### Given task
Reproduce the entries below in full, word for word.

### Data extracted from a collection
══════════════════════════════
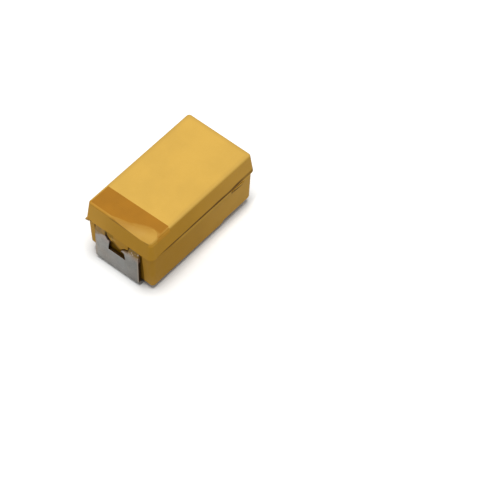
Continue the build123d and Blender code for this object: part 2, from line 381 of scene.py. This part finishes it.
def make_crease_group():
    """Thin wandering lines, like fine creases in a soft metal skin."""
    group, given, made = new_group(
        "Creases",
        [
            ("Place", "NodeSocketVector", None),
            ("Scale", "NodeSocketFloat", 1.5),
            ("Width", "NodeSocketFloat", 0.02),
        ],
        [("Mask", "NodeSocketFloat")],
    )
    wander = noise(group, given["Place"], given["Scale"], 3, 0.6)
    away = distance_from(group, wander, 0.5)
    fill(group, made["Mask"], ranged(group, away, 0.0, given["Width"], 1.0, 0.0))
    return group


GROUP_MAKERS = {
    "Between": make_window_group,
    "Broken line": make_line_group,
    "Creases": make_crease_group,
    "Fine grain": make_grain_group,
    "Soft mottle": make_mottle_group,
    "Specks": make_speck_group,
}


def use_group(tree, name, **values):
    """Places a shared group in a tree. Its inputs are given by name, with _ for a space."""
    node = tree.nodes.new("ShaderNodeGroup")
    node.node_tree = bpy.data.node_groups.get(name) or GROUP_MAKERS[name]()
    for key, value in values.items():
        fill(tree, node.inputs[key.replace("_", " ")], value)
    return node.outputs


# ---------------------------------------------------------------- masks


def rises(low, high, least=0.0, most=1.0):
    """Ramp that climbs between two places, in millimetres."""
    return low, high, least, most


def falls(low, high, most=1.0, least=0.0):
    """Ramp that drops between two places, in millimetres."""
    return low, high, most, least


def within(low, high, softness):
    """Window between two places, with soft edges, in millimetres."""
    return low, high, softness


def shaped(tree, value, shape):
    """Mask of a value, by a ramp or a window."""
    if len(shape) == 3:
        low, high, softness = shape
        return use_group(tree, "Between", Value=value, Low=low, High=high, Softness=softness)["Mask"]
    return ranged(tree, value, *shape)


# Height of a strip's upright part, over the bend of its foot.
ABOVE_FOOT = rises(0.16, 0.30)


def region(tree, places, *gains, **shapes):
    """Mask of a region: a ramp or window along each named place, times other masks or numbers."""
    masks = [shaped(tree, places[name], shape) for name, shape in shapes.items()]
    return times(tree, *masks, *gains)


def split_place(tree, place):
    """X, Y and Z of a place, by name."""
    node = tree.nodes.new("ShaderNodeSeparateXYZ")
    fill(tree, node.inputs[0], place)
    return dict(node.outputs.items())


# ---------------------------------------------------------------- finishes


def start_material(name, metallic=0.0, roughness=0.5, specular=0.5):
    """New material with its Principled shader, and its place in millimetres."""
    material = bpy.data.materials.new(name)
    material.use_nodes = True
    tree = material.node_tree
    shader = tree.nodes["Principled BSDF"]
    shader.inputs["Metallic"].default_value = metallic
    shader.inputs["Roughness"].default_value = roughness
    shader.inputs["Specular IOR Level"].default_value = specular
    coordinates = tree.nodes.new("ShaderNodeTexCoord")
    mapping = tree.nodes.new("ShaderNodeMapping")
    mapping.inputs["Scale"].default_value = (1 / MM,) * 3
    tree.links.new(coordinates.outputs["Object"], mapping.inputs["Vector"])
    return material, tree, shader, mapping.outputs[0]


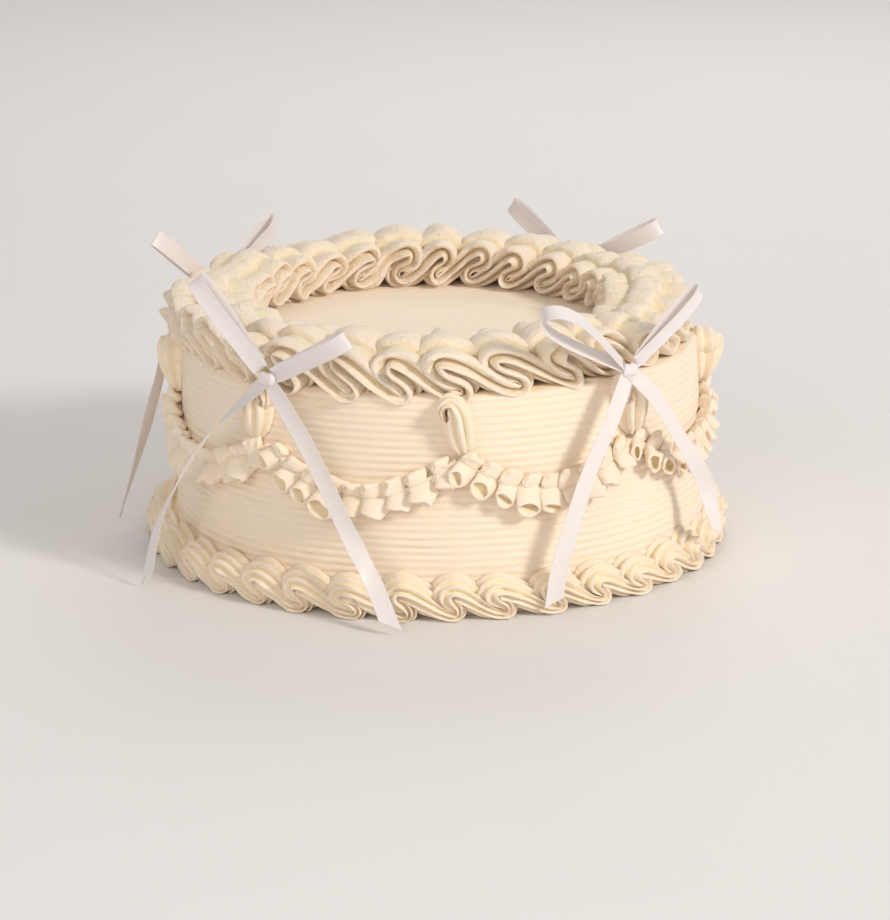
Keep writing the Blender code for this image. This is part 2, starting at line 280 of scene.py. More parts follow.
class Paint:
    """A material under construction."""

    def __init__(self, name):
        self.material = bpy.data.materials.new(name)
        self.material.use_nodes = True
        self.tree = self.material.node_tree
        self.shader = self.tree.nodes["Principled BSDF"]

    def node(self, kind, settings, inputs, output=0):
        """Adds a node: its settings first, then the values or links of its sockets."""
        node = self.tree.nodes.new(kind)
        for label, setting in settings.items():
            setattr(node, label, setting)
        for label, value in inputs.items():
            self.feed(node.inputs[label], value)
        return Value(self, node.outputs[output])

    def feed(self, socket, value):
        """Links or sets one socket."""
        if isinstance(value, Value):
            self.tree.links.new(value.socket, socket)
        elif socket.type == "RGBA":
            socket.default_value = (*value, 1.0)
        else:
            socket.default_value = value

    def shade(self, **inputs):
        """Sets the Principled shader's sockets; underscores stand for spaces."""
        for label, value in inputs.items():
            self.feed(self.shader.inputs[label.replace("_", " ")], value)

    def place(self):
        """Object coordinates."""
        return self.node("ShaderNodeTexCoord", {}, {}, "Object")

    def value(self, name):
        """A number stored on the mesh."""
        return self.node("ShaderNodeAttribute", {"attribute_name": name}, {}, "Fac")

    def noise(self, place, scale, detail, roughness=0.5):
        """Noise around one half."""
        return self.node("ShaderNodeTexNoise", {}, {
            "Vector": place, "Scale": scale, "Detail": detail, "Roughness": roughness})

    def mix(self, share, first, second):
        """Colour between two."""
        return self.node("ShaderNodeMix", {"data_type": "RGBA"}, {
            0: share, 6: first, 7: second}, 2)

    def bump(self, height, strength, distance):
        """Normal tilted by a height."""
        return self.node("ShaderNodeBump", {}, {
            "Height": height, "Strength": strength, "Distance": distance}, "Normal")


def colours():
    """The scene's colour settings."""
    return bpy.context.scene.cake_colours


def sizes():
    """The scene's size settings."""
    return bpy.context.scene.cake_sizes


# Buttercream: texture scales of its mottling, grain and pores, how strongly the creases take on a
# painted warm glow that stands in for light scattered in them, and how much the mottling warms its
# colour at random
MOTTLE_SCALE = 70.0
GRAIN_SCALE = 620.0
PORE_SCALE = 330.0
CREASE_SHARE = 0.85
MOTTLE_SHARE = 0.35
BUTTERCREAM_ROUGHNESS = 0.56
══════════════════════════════
### The result
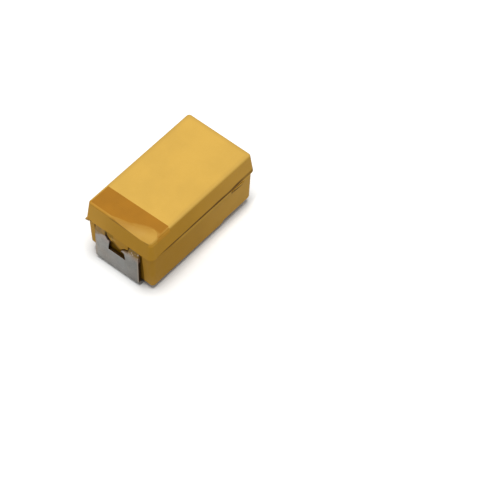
Continue the build123d and Blender code for this object: part 2, from line 381 of scene.py. This part finishes it.
def make_crease_group():
    """Thin wandering lines, like fine creases in a soft metal skin."""
    group, given, made = new_group(
        "Creases",
        [
            ("Place", "NodeSocketVector", None),
            ("Scale", "NodeSocketFloat", 1.5),
            ("Width", "NodeSocketFloat", 0.02),
        ],
        [("Mask", "NodeSocketFloat")],
    )
    wander = noise(group, given["Place"], given["Scale"], 3, 0.6)
    away = distance_from(group, wander, 0.5)
    fill(group, made["Mask"], ranged(group, away, 0.0, given["Width"], 1.0, 0.0))
    return group


GROUP_MAKERS = {
    "Between": make_window_group,
    "Broken line": make_line_group,
    "Creases": make_crease_group,
    "Fine grain": make_grain_group,
    "Soft mottle": make_mottle_group,
    "Specks": make_speck_group,
}


def use_group(tree, name, **values):
    """Places a shared group in a tree. Its inputs are given by name, with _ for a space."""
    node = tree.nodes.new("ShaderNodeGroup")
    node.node_tree = bpy.data.node_groups.get(name) or GROUP_MAKERS[name]()
    for key, value in values.items():
        fill(tree, node.inputs[key.replace("_", " ")], value)
    return node.outputs


# ---------------------------------------------------------------- masks


def rises(low, high, least=0.0, most=1.0):
    """Ramp that climbs between two places, in millimetres."""
    return low, high, least, most


def falls(low, high, most=1.0, least=0.0):
    """Ramp that drops between two places, in millimetres."""
    return low, high, most, least


def within(low, high, softness):
    """Window between two places, with soft edges, in millimetres."""
    return low, high, softness


def shaped(tree, value, shape):
    """Mask of a value, by a ramp or a window."""
    if len(shape) == 3:
        low, high, softness = shape
        return use_group(tree, "Between", Value=value, Low=low, High=high, Softness=softness)["Mask"]
    return ranged(tree, value, *shape)


# Height of a strip's upright part, over the bend of its foot.
ABOVE_FOOT = rises(0.16, 0.30)


def region(tree, places, *gains, **shapes):
    """Mask of a region: a ramp or window along each named place, times other masks or numbers."""
    masks = [shaped(tree, places[name], shape) for name, shape in shapes.items()]
    return times(tree, *masks, *gains)


def split_place(tree, place):
    """X, Y and Z of a place, by name."""
    node = tree.nodes.new("ShaderNodeSeparateXYZ")
    fill(tree, node.inputs[0], place)
    return dict(node.outputs.items())


# ---------------------------------------------------------------- finishes


def start_material(name, metallic=0.0, roughness=0.5, specular=0.5):
    """New material with its Principled shader, and its place in millimetres."""
    material = bpy.data.materials.new(name)
    material.use_nodes = True
    tree = material.node_tree
    shader = tree.nodes["Principled BSDF"]
    shader.inputs["Metallic"].default_value = metallic
    shader.inputs["Roughness"].default_value = roughness
    shader.inputs["Specular IOR Level"].default_value = specular
    coordinates = tree.nodes.new("ShaderNodeTexCoord")
    mapping = tree.nodes.new("ShaderNodeMapping")
    mapping.inputs["Scale"].default_value = (1 / MM,) * 3
    tree.links.new(coordinates.outputs["Object"], mapping.inputs["Vector"])
    return material, tree, shader, mapping.outputs[0]


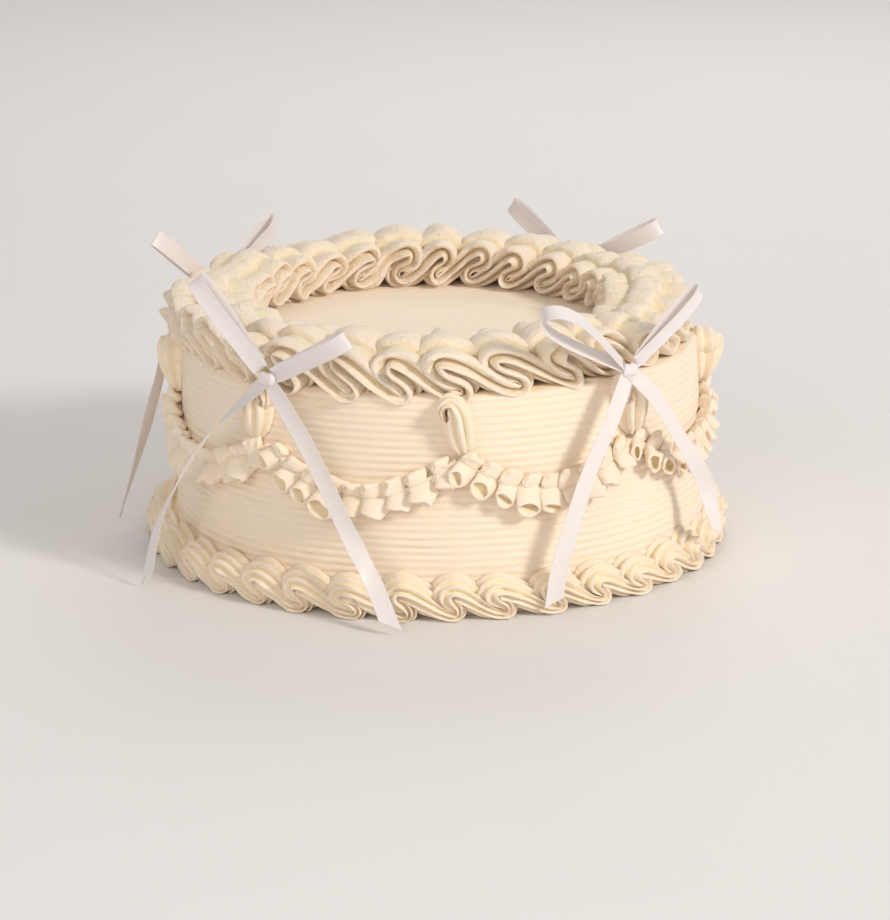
Keep writing the Blender code for this image. This is part 2, starting at line 280 of scene.py. More parts follow.
class Paint:
    """A material under construction."""

    def __init__(self, name):
        self.material = bpy.data.materials.new(name)
        self.material.use_nodes = True
        self.tree = self.material.node_tree
        self.shader = self.tree.nodes["Principled BSDF"]

    def node(self, kind, settings, inputs, output=0):
        """Adds a node: its settings first, then the values or links of its sockets."""
        node = self.tree.nodes.new(kind)
        for label, setting in settings.items():
            setattr(node, label, setting)
        for label, value in inputs.items():
            self.feed(node.inputs[label], value)
        return Value(self, node.outputs[output])

    def feed(self, socket, value):
        """Links or sets one socket."""
        if isinstance(value, Value):
            self.tree.links.new(value.socket, socket)
        elif socket.type == "RGBA":
            socket.default_value = (*value, 1.0)
        else:
            socket.default_value = value

    def shade(self, **inputs):
        """Sets the Principled shader's sockets; underscores stand for spaces."""
        for label, value in inputs.items():
            self.feed(self.shader.inputs[label.replace("_", " ")], value)

    def place(self):
        """Object coordinates."""
        return self.node("ShaderNodeTexCoord", {}, {}, "Object")

    def value(self, name):
        """A number stored on the mesh."""
        return self.node("ShaderNodeAttribute", {"attribute_name": name}, {}, "Fac")

    def noise(self, place, scale, detail, roughness=0.5):
        """Noise around one half."""
        return self.node("ShaderNodeTexNoise", {}, {
            "Vector": place, "Scale": scale, "Detail": detail, "Roughness": roughness})

    def mix(self, share, first, second):
        """Colour between two."""
        return self.node("ShaderNodeMix", {"data_type": "RGBA"}, {
            0: share, 6: first, 7: second}, 2)

    def bump(self, height, strength, distance):
        """Normal tilted by a height."""
        return self.node("ShaderNodeBump", {}, {
            "Height": height, "Strength": strength, "Distance": distance}, "Normal")


def colours():
    """The scene's colour settings."""
    return bpy.context.scene.cake_colours


def sizes():
    """The scene's size settings."""
    return bpy.context.scene.cake_sizes


# Buttercream: texture scales of its mottling, grain and pores, how strongly the creases take on a
# painted warm glow that stands in for light scattered in them, and how much the mottling warms its
# colour at random
MOTTLE_SCALE = 70.0
GRAIN_SCALE = 620.0
PORE_SCALE = 330.0
CREASE_SHARE = 0.85
MOTTLE_SHARE = 0.35
BUTTERCREAM_ROUGHNESS = 0.56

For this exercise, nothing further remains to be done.